Exercise details: Filter the records below down to lines containing "piece".

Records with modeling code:
+ + +

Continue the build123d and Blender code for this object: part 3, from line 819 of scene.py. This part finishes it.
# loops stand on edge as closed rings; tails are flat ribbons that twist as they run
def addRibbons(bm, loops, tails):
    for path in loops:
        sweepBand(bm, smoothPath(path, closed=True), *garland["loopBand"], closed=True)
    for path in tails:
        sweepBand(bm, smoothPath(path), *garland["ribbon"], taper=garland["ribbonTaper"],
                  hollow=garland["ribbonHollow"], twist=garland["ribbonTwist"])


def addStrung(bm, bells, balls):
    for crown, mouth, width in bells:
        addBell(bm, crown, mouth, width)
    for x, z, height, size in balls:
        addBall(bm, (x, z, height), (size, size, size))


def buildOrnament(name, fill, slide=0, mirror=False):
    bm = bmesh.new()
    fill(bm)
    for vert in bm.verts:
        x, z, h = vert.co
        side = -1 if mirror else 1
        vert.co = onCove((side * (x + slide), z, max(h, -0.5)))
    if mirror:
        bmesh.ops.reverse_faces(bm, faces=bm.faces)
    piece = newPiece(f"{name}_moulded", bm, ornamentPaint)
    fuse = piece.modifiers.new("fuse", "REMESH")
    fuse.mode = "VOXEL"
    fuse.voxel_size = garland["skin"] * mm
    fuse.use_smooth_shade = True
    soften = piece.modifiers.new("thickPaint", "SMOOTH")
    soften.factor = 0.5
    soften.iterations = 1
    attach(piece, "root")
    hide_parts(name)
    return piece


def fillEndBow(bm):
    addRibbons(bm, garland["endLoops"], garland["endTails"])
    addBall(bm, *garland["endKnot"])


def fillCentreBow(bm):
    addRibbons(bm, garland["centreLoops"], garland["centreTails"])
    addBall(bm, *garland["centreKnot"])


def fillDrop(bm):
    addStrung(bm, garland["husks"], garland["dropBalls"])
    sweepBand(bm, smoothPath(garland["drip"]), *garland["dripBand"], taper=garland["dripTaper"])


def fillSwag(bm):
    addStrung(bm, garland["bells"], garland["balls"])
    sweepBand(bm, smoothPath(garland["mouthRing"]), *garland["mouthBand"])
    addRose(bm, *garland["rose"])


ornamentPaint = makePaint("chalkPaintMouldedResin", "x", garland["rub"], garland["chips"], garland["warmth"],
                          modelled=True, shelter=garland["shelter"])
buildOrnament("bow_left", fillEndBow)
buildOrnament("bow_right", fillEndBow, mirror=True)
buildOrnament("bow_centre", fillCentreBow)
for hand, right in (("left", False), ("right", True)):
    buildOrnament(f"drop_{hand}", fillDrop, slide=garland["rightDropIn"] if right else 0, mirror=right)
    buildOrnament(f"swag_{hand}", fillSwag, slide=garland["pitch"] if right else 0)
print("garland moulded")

+ + +

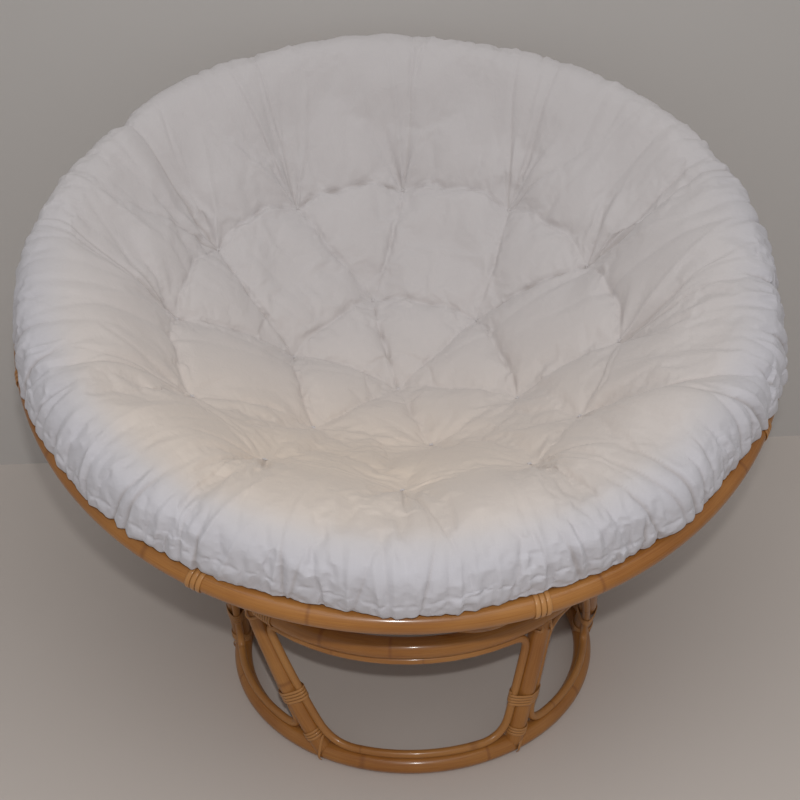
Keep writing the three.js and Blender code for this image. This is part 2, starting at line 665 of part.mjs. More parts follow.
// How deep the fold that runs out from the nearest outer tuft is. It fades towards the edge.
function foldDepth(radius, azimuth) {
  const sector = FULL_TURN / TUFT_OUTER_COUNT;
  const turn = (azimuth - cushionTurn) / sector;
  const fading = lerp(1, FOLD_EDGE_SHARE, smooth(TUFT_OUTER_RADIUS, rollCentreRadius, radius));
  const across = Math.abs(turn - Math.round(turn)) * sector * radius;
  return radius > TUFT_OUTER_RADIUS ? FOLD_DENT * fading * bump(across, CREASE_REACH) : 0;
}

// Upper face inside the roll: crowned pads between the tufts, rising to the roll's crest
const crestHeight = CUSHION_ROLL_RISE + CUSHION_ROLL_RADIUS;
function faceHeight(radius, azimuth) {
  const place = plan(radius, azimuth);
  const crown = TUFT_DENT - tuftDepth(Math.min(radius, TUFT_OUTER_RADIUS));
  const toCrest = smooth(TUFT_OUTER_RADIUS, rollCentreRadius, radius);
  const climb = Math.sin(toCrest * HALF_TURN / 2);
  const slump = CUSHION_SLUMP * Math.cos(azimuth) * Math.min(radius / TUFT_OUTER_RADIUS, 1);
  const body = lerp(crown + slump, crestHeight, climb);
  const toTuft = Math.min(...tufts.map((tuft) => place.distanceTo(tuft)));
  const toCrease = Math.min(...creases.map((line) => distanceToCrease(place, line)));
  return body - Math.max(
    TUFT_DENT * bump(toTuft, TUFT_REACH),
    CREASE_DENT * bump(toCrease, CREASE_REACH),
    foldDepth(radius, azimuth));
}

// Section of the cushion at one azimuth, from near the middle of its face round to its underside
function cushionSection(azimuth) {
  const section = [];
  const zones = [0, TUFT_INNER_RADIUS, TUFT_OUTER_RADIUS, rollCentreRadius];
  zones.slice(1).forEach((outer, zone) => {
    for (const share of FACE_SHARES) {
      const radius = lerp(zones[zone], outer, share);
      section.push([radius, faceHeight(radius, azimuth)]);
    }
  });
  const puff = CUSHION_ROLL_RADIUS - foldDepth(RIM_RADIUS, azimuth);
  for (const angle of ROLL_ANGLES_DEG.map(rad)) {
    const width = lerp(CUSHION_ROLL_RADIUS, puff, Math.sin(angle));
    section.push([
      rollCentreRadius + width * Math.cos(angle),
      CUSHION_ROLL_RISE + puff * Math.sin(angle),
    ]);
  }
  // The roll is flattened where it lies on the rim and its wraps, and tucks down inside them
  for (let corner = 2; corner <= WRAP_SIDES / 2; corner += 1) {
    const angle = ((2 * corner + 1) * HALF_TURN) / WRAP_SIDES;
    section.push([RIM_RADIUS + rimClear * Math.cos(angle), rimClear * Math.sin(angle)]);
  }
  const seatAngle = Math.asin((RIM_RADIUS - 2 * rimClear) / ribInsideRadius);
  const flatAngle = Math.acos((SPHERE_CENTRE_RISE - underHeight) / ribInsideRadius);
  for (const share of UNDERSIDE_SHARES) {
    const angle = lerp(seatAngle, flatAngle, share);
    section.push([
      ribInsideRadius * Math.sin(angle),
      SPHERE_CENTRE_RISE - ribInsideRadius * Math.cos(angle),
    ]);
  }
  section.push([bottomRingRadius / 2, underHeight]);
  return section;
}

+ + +

Output below:
    piece = newPiece(f"{name}_moulded", bm, ornamentPaint)
    fuse = piece.modifiers.new("fuse", "REMESH")
    soften = piece.modifiers.new("thickPaint", "SMOOTH")
    attach(piece, "root")
    return piece